Personal auto lines showed more mixed results across Sustainable P/C Value Creators. Of the 36 who wrote personal auto, there was a relatively uniform distribution among Superior Performers (14), Investors (12), and Value Diluters (10). Although having strong personal lines led to success in commercial auto for many carriers, the reverse was not necessarily true—personal auto presented its own difficulties.

However, for those who performed well in personal auto, it was a key driver of their overall success. Unlike commercial auto, having a greater percentage of personal auto lines in a carrier's book of business tended to drive better results. For Superior Performers, personal auto was a significant part of their book—in fact, for most of them, it accounted for more than 50% of premiums. Investors and Diluters were underweight in personal auto by comparison.

Another difference between commercial and personal lines was evident in the carriers' operating ratios. While commercial Superior Performers underspent in every area except commissions, personal auto Super Performers were strikingly opposite. Superior Performers' lower underwriting expenses were almost entirely due to extremely low commission spend. Superior Performers actually showed higher-than-average operating ratios across most areas—from pure loss to LAE to acquisitions—but dramatically overcame this by underspending on commissions. Clearly, direct writers excelled in personal auto lines—in fact, they dominated the Superior Performer category.

One factor that was consistent between commercial and personal auto writers, however, was scale. Among Sustainable P/C Value Creators, absolute size drove higher performance in personal auto lines. The benefits of scale in such areas as marketing, technology enablement and data and analytics enabled larger carriers to outperform.

Superior Performers in personal auto fit into one or more of three categories:

  • Direct Writers. As noted above, this included the majority of the Superior Performers. Their ability to underspend on commissions had a profound result on the bottom line.
  • Multi-multistrategy. These carriers embraced a strategy which involved multiple brands, multiple products and multiple channels—all three were required for success.
  • High strategic focus. These carriers maintained a tight and disciplined focus in product offerings, customer segmentation and/or geography.

Across all of these categories, personal auto Superior Performers also universally maximized customer lifetime value (through expertise in cross-selling, retention, customer relationship management and other factors), and leveraged informational scale and scope economies. Again, the ability to devote resources to digitization had a material impact on performance.

Strategic Imperatives

It should be remembered that the personal and commercial auto writers segmented by performance in this study were all classified as Sustainable Value Creators in the ACORD study—that is, even for those who may have diluted value through auto underwriting, their overall performance was high.

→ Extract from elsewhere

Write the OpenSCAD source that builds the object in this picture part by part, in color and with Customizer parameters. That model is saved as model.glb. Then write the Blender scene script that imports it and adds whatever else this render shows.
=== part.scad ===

One consistent finding across ACORD's studies was that high performers were able to effectively and simultaneously execute against the four fundamental insurance strategies: Customer Intimacy, Product Leadership, Innovation, and Operational Excellence.

Historically, these strategic options tended to be mutually exclusive, with insurers focusing on only one option. However, ACORD found that this is no longer sufficient or aligned with superior performance. Regardless of other strategic and tactical dimensions, value creation in today's marketplace requires successful execution across all four fundamental strategies.

However, this does not simply require simultaneous execution of four discrete strategies. Rather, they must be viewed as a strategic hierarchy, with relative priorities chosen with an eye toward enabling success across multiple areas. High-performing insurers have learned how to focus on thoughtfully selected and mutually supportive elements of these four strategies.

This trend will continue. Over time, in mature markets, discrete areas of expertise will coalesce around these four interrelated strategic options—enabled by the leveraging of technology—as an absolute necessity for sustained value creation.